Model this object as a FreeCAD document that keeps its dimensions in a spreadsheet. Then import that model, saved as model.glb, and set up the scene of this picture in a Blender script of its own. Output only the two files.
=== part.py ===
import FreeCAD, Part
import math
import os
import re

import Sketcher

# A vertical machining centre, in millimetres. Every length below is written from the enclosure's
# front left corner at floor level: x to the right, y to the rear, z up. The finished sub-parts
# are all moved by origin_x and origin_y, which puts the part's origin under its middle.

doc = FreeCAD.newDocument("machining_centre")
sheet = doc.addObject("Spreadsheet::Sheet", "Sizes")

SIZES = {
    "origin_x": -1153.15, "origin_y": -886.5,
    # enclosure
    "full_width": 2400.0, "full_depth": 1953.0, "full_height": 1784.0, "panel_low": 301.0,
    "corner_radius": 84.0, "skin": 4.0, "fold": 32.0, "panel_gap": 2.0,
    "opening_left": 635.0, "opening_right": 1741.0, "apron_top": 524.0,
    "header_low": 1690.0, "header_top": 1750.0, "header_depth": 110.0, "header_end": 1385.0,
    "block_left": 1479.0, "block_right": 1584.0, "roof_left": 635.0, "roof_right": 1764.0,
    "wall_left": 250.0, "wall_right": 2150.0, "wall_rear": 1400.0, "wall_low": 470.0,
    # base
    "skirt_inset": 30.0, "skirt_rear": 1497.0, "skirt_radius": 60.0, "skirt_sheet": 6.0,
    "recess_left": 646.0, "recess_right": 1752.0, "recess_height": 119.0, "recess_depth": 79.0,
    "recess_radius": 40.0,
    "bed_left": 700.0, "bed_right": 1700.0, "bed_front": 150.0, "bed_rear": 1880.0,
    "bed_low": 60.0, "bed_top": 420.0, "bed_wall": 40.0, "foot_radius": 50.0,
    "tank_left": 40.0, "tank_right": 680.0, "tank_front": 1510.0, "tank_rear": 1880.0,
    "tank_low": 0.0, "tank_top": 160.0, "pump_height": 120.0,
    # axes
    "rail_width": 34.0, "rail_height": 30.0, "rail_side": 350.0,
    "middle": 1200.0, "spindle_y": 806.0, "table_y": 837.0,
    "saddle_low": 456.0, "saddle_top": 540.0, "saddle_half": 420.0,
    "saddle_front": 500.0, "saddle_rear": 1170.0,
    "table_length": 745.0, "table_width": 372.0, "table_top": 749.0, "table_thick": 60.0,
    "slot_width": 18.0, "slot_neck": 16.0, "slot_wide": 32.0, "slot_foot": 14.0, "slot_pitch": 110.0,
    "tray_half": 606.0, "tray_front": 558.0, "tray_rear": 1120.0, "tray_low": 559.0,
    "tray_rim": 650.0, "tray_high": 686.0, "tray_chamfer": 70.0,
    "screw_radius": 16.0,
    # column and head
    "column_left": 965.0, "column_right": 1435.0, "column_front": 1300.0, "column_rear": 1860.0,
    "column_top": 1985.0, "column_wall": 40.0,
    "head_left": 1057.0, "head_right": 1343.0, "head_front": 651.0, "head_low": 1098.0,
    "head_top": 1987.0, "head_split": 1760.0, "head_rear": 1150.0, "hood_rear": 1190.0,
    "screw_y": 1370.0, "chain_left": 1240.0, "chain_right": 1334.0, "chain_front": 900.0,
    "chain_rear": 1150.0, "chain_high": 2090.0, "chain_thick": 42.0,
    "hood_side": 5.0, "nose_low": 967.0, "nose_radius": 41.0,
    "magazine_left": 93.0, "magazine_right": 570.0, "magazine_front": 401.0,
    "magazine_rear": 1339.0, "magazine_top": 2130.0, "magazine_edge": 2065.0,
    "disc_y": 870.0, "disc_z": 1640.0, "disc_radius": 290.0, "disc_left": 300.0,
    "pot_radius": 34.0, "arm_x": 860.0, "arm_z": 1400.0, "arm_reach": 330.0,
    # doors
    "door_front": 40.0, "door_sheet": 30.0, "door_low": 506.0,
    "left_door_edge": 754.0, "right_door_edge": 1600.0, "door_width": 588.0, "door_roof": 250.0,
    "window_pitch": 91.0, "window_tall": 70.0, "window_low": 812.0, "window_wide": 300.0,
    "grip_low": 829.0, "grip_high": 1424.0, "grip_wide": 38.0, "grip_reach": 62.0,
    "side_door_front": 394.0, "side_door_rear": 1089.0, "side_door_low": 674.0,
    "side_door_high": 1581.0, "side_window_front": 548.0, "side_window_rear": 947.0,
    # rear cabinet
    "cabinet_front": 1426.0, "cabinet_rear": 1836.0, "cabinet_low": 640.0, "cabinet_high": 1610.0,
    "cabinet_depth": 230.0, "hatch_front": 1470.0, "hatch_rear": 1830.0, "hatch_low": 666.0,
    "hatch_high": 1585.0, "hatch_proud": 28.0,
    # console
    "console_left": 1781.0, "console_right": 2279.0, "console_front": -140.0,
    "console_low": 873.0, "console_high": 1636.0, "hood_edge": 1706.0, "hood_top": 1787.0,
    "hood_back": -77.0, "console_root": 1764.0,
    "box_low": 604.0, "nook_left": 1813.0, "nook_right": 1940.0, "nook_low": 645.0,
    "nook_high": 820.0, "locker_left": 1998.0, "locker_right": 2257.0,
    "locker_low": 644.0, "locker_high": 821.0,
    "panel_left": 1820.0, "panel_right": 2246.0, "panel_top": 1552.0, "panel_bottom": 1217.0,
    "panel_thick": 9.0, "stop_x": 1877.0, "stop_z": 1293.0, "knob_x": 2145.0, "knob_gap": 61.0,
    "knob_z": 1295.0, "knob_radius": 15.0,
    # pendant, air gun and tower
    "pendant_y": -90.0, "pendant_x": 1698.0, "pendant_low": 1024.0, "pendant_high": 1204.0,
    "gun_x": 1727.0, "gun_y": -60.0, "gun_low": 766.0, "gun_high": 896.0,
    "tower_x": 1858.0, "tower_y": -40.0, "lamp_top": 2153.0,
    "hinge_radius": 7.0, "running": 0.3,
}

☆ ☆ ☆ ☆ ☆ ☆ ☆

Task brief
Reproduce the listing shown above in its entirety, exactly.

Exercise output
Model this object as a FreeCAD document that keeps its dimensions in a spreadsheet. Then import that model, saved as model.glb, and set up the scene of this picture in a Blender script of its own. Output only the two files.
=== part.py ===
import FreeCAD, Part
import math
import os
import re

import Sketcher

# A vertical machining centre, in millimetres. Every length below is written from the enclosure's
# front left corner at floor level: x to the right, y to the rear, z up. The finished sub-parts
# are all moved by origin_x and origin_y, which puts the part's origin under its middle.

doc = FreeCAD.newDocument("machining_centre")
sheet = doc.addObject("Spreadsheet::Sheet", "Sizes")

SIZES = {
    "origin_x": -1153.15, "origin_y": -886.5,
    # enclosure
    "full_width": 2400.0, "full_depth": 1953.0, "full_height": 1784.0, "panel_low": 301.0,
    "corner_radius": 84.0, "skin": 4.0, "fold": 32.0, "panel_gap": 2.0,
    "opening_left": 635.0, "opening_right": 1741.0, "apron_top": 524.0,
    "header_low": 1690.0, "header_top": 1750.0, "header_depth": 110.0, "header_end": 1385.0,
    "block_left": 1479.0, "block_right": 1584.0, "roof_left": 635.0, "roof_right": 1764.0,
    "wall_left": 250.0, "wall_right": 2150.0, "wall_rear": 1400.0, "wall_low": 470.0,
    # base
    "skirt_inset": 30.0, "skirt_rear": 1497.0, "skirt_radius": 60.0, "skirt_sheet": 6.0,
    "recess_left": 646.0, "recess_right": 1752.0, "recess_height": 119.0, "recess_depth": 79.0,
    "recess_radius": 40.0,
    "bed_left": 700.0, "bed_right": 1700.0, "bed_front": 150.0, "bed_rear": 1880.0,
    "bed_low": 60.0, "bed_top": 420.0, "bed_wall": 40.0, "foot_radius": 50.0,
    "tank_left": 40.0, "tank_right": 680.0, "tank_front": 1510.0, "tank_rear": 1880.0,
    "tank_low": 0.0, "tank_top": 160.0, "pump_height": 120.0,
    # axes
    "rail_width": 34.0, "rail_height": 30.0, "rail_side": 350.0,
    "middle": 1200.0, "spindle_y": 806.0, "table_y": 837.0,
    "saddle_low": 456.0, "saddle_top": 540.0, "saddle_half": 420.0,
    "saddle_front": 500.0, "saddle_rear": 1170.0,
    "table_length": 745.0, "table_width": 372.0, "table_top": 749.0, "table_thick": 60.0,
    "slot_width": 18.0, "slot_neck": 16.0, "slot_wide": 32.0, "slot_foot": 14.0, "slot_pitch": 110.0,
    "tray_half": 606.0, "tray_front": 558.0, "tray_rear": 1120.0, "tray_low": 559.0,
    "tray_rim": 650.0, "tray_high": 686.0, "tray_chamfer": 70.0,
    "screw_radius": 16.0,
    # column and head
    "column_left": 965.0, "column_right": 1435.0, "column_front": 1300.0, "column_rear": 1860.0,
    "column_top": 1985.0, "column_wall": 40.0,
    "head_left": 1057.0, "head_right": 1343.0, "head_front": 651.0, "head_low": 1098.0,
    "head_top": 1987.0, "head_split": 1760.0, "head_rear": 1150.0, "hood_rear": 1190.0,
    "screw_y": 1370.0, "chain_left": 1240.0, "chain_right": 1334.0, "chain_front": 900.0,
    "chain_rear": 1150.0, "chain_high": 2090.0, "chain_thick": 42.0,
    "hood_side": 5.0, "nose_low": 967.0, "nose_radius": 41.0,
    "magazine_left": 93.0, "magazine_right": 570.0, "magazine_front": 401.0,
    "magazine_rear": 1339.0, "magazine_top": 2130.0, "magazine_edge": 2065.0,
    "disc_y": 870.0, "disc_z": 1640.0, "disc_radius": 290.0, "disc_left": 300.0,
    "pot_radius": 34.0, "arm_x": 860.0, "arm_z": 1400.0, "arm_reach": 330.0,
    # doors
    "door_front": 40.0, "door_sheet": 30.0, "door_low": 506.0,
    "left_door_edge": 754.0, "right_door_edge": 1600.0, "door_width": 588.0, "door_roof": 250.0,
    "window_pitch": 91.0, "window_tall": 70.0, "window_low": 812.0, "window_wide": 300.0,
    "grip_low": 829.0, "grip_high": 1424.0, "grip_wide": 38.0, "grip_reach": 62.0,
    "side_door_front": 394.0, "side_door_rear": 1089.0, "side_door_low": 674.0,
    "side_door_high": 1581.0, "side_window_front": 548.0, "side_window_rear": 947.0,
    # rear cabinet
    "cabinet_front": 1426.0, "cabinet_rear": 1836.0, "cabinet_low": 640.0, "cabinet_high": 1610.0,
    "cabinet_depth": 230.0, "hatch_front": 1470.0, "hatch_rear": 1830.0, "hatch_low": 666.0,
    "hatch_high": 1585.0, "hatch_proud": 28.0,
    # console
    "console_left": 1781.0, "console_right": 2279.0, "console_front": -140.0,
    "console_low": 873.0, "console_high": 1636.0, "hood_edge": 1706.0, "hood_top": 1787.0,
    "hood_back": -77.0, "console_root": 1764.0,
    "box_low": 604.0, "nook_left": 1813.0, "nook_right": 1940.0, "nook_low": 645.0,
    "nook_high": 820.0, "locker_left": 1998.0, "locker_right": 2257.0,
    "locker_low": 644.0, "locker_high": 821.0,
    "panel_left": 1820.0, "panel_right": 2246.0, "panel_top": 1552.0, "panel_bottom": 1217.0,
    "panel_thick": 9.0, "stop_x": 1877.0, "stop_z": 1293.0, "knob_x": 2145.0, "knob_gap": 61.0,
    "knob_z": 1295.0, "knob_radius": 15.0,
    # pendant, air gun and tower
    "pendant_y": -90.0, "pendant_x": 1698.0, "pendant_low": 1024.0, "pendant_high": 1204.0,
    "gun_x": 1727.0, "gun_y": -60.0, "gun_low": 766.0, "gun_high": 896.0,
    "tower_x": 1858.0, "tower_y": -40.0, "lamp_top": 2153.0,
    "hinge_radius": 7.0, "running": 0.3,
}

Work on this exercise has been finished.